In July 2018, Dr. Mylona began serving as Chair-elect of the Group on Faculty Affairs for the Association of American Medical Colleges. Her two-year term as Chair begins in the summer of 2020. The AAMC represents more than 340,00 full-time and volunteer faculty members at medical schools across the U.S. and Canada.
Richard Homan, MD, President and Provost of EVMS and Dean of the School of Medicine, says Dr. Mylona’s recognition is an acknowledgement of her skills and a boost to the school’s academic reputational advantage.
“This a great honor and well-deserved recognition for Dr. Mylona,” Dr. Homan says. “It’s an affirmation by her peers of her expertise and accomplishments. For EVMS, it elevates our academic reputation because she is seen as a national leader.”
The GFA includes some 700 members who work to build and sustain faculty vitality in medical schools and teaching hospitals. Dr. Mylona was one of the organization’s original members, and she has been a steering committee member for 11 years.
“The GFA mission becomes more and more important as we see all the changes that are taking place in health care and health care delivery today,” she says.

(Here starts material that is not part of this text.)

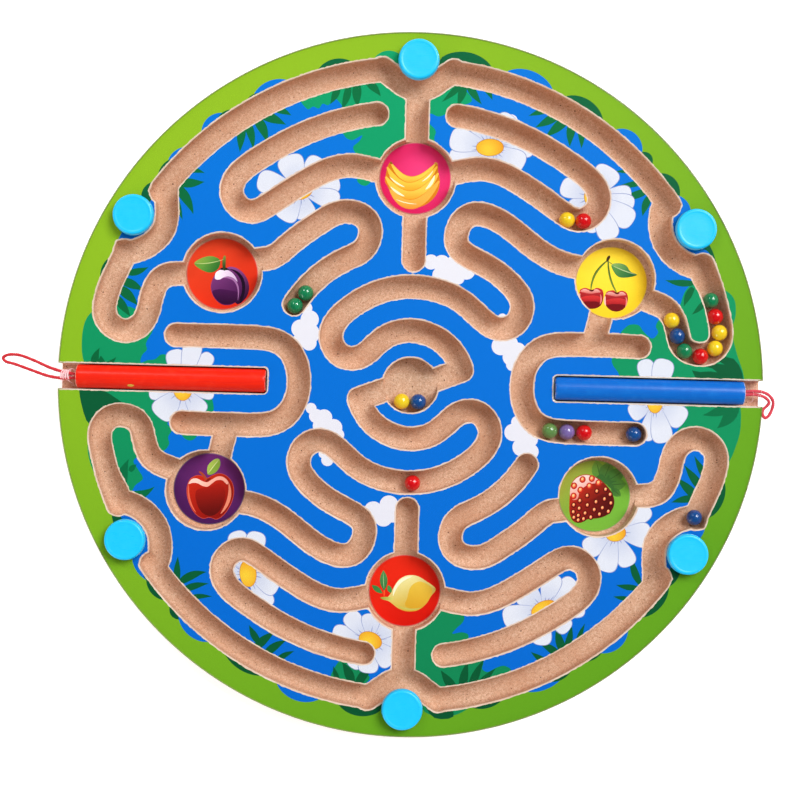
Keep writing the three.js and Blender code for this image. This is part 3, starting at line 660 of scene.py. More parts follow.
# ------------------------------------------------------------ printed picture
def smooth_loop(pts, per=5):
    p = [tuple(q) for q in pts]
    c = centripetal(p[-2:] + p + p[:2], per)
    return c[2 * per:(2 + len(p)) * per]


def blade(x0, y0, x1, y1, w, bend=0.18, n=9):
    """A leaf of grass from its foot to its tip."""
    a, b = np.array((x0, y0), float), np.array((x1, y1), float)
    d = b - a
    nrm = np.array((-d[1], d[0]))
    t = np.linspace(0, 1, n)[:, None]
    mid = (a + b) / 2 + nrm * bend
    c = (1 - t) ** 2 * a + 2 * t * (1 - t) * mid + t ** 2 * b
    tan = np.gradient(c, axis=0)
    tan /= np.hypot(tan[:, 0], tan[:, 1])[:, None]
    side = np.stack([-tan[:, 1], tan[:, 0]], 1)
    h = 0.5 * w * np.maximum(np.sin(np.pi * (0.2 + 0.8 * t)), 0.0) ** 1.1
    return np.vstack([c + side * h, (c - side * h)[::-1][1:]])


def petal(cx, cy, tx, ty, w, grow=0.0, n=17):
    """A wedge that widens from the flower's centre to a rounded end."""
    a, b = np.array((cx, cy), float), np.array((tx, ty), float)
    d = b - a
    l = math.hypot(*d)
    d /= l
    l += grow
    s = np.array((-d[1], d[0]))
    t = 1 - (1 - np.linspace(0.0, 1, n)) ** 2.0
    h = (0.5 * w + grow) * np.maximum(t, 0.02) ** 0.72 * np.maximum(1 - t ** 5.6, 0) ** 0.4 * 1.16
    c = a + d * (t * l)[:, None]
    return np.vstack([c + s * h[:, None], (c - s * h[:, None])[::-1][1:-1]])


def crescent(p0, ctrl, p1, w, n=15, sharp=0.6):
    t = np.linspace(0, 1, n)[:, None]
    c = (1 - t) ** 2 * np.array(p0, float) + 2 * t * (1 - t) * np.array(ctrl, float) + t ** 2 * np.array(p1, float)
    tan = np.gradient(c, axis=0)
    tan /= np.hypot(tan[:, 0], tan[:, 1])[:, None]
    s = np.stack([-tan[:, 1], tan[:, 0]], 1)
    h = 0.5 * w * np.maximum(np.sin(np.pi * t), 0.03) ** sharp
    return np.vstack([c + s * h, (c - s * h)[::-1]])


def leaf(x0, y0, x1, y1, w):
    return crescent((x0, y0), ((x0 + x1) / 2, (y0 + y1) / 2), (x1, y1), w, 13, 0.8)


def flat(*c):
    return lambda x, y: np.tile(np.array(rgb(*c))[None], (len(x), 1))


def fade(c0, c1, p0, p1):
    """Colour c0 at point p0 to c1 at point p1."""
    a, b = np.array(c0, float), np.array(c1, float)
    d = np.array(p1, float) - np.array(p0, float)

    def f(x, y):
        t = np.clip(((x - p0[0]) * d[0] + (y - p0[1]) * d[1]) / (d @ d), 0, 1)[:, None]
        c = a * (1 - t) + b * t
        c = np.where(c / 255 <= 0.04045, c / 255 / 12.92, ((c / 255 + 0.055) / 1.055) ** 2.4)
        return np.hstack([c, np.ones((len(x), 1))])
    return f


def radial(c0, c1, p, r):
    a, b = np.array(c0, float), np.array(c1, float)

    def f(x, y):
        t = np.clip(np.hypot(x - p[0], y - p[1]) / r, 0, 1)[:, None] ** 1.5
        c = a * (1 - t) + b * t
        c = np.where(c / 255 <= 0.04045, c / 255 / 12.92, ((c / 255 + 0.055) / 1.055) ** 2.4)
        return np.hstack([c, np.ones((len(x), 1))])
    return f


# Painted shading: the blue field, bushes, dark leaves and grass are painted lighter at the top and darker at the
# bottom, for the lamps above. The green border runs lighter at the upper left and darker at the lower right. SHADE is
# the print's deeper leaf green, not a shadow.
BLUE = fade((0, 122, 222), (0, 108, 212), (0, 130), (0, -130))
GREEN = fade((152, 194, 36), (104, 166, 30), (-90, 110), (90, -110))
EMERALD = fade((14, 164, 108), (16, 138, 86), (0, 120), (0, -120))
DARK = fade((10, 104, 62), (6, 86, 48), (0, 120), (0, -120))
GRASS = fade((8, 116, 66), (6, 92, 52), (0, 120), (0, -120))
SHADE = fade((6, 128, 78), (6, 104, 62), (0, 120), (0, -120))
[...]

Dr. Mylona sees faculty as the single greatest resource in academic medicine and believes that the missions of any institution are borne on the shoulders of individual faculty. Beyond their critical role as teachers, she says they are also role models for the next generation of faculty, helping attract students into medical education.
“We need to recognize that the best care for patients, best accomplishments in research and best teaching for learners comes from faculty who receive the best nurturing and development,” she says. “I personally believe that in every academic center and teaching hospital, the faculty are the most valuable resource we have. They are the cellular foundation of the enterprise and if things begin to deteriorate at their level the entire equation is at risk. Therefore nurturing, supporting and developing these individuals is a requirement and a privilege.”
EVMS depends on an unusual mix of faculty for education, from full-time compensated faculty to volunteers.
“The vision for EVMS Faculty Affairs and Professional Development is to develop a vibrant, diverse community where each faculty member has the optimal capacity to make meaningful contributions to their career goals and the institution’s mission,” Dr. Mylona says. “We strive to achieve this vision.”
Dr. Mylona maintains her own faculty appointment, and she takes a scholarly approach when developing faculty policies, procedures and programs.
“Our policies need to be flexible enough to accommodate these unique entitles,” she says. “But to me that’s fun and where innovation comes. Because of our organizational and structural uniqueness, we’re going to be ahead of the game in many situations in the evolving health care environment.”
Even though her oversight of the GFA is still two years away, Dr. Mylona already is developing a game plan when she becomes chair.
“One of the things I plan to do is look at the landscape of academic medicine and the important role of academic medical centers. What is the role for faculty affairs in this new arena,” she says. “We can’t do the same things we did 30 years ago in this new environment, and yet we want to preserve what has worked for the last 30 years ago.”
Dr. Homan recruited Dr. Mylona to EVMS in 2013 on the recommendation of a cross-section of academic medical leaders he consulted. He hasn’t been disappointed.
“She’s done a superb job here, developing an office of faculty affairs and professional development which didn’t formally exist here before she came,” he says. “She has developed a very robust professional development programs that offer mentorship, advice, guidance to faculty both our employed and community volunteer faculty members to make them more effective, and she has created an office now that clearly exceeds the requirements for our accreditation standards.”
Dr. Mylona started her academic career at the Keck School of Medicine at the University of Southern California, focusing on academic affairs and faculty development. She was recruited to EVMS from the State University of New York, Stony Brook, where she spent nearly a decade in academic/faculty affairs and faculty development.